Please remember that taking a spot reading does not satisfy any government protocol. Nor does it attempt to average out diurnal or longer term variations. In our practical experience, however, and from reports back from Home Inspectors in the USA using this technique, we know that invariably, when a spot reading like this is followed by a 48-hour, EPA-protocol test, the results are the same within the uncertainties of the readings. A spot test has the distinct advantage that it is almost certainly free of tampering by anyone who wants the reading to be low!
Of more significance than short-term variation is the difference between summer and winter measurements.

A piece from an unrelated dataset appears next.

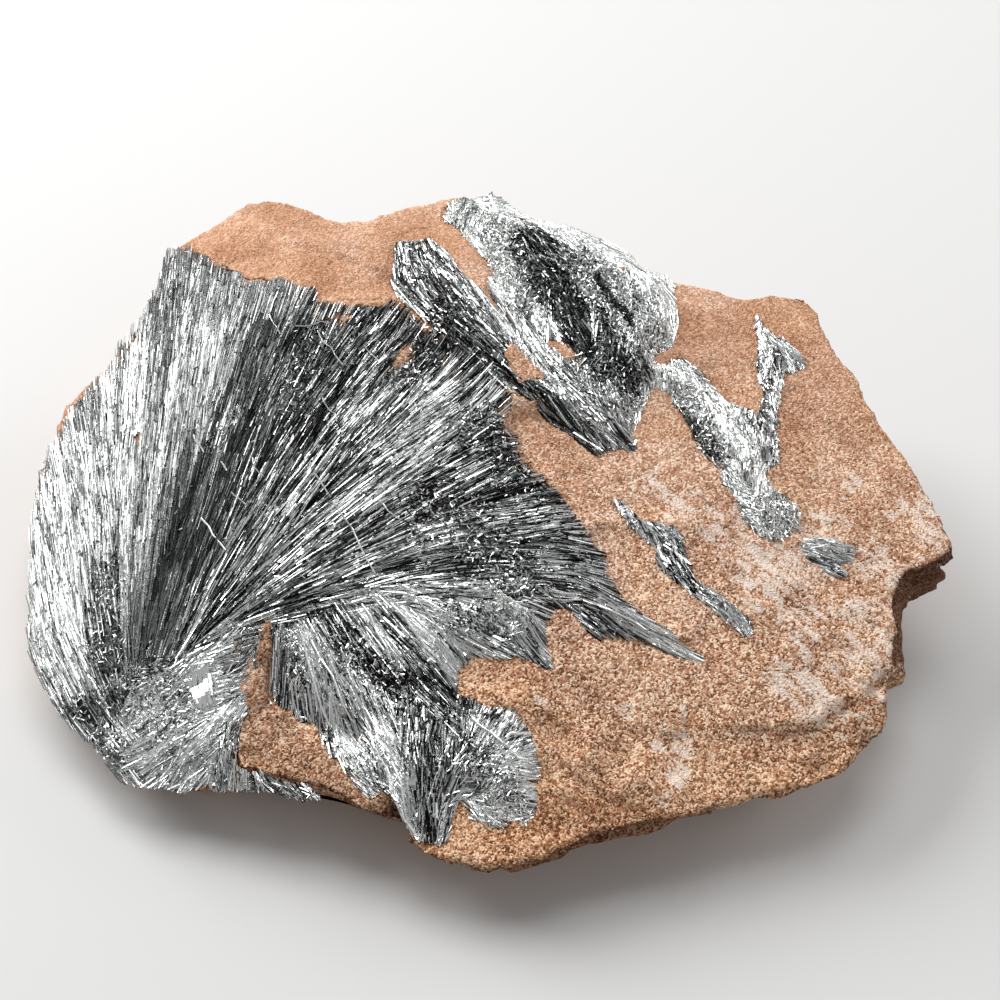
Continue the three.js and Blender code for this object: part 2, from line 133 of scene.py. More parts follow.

As a working principle, I would suggest that, after making a spot measurement such as described above:
a) If the concentration exceeds 300 Bq/m3 you recommend immediate mitigation. There is no need for further testing. The house undoubtedly has a radon problem.
b) If the concentration lies between 100 Bq/m3 and 300 Bq/m3 you recommend further measurement – I would suggest a 48-hour test done under EPA protocol, using either a charcoal-based test device (not alpha-track), or the RAD7.
c) If the measurement was made in the summer and the result is less than 200 Bq/m3, you recommend to the client that the test be repeated in the winter, when the heating is on.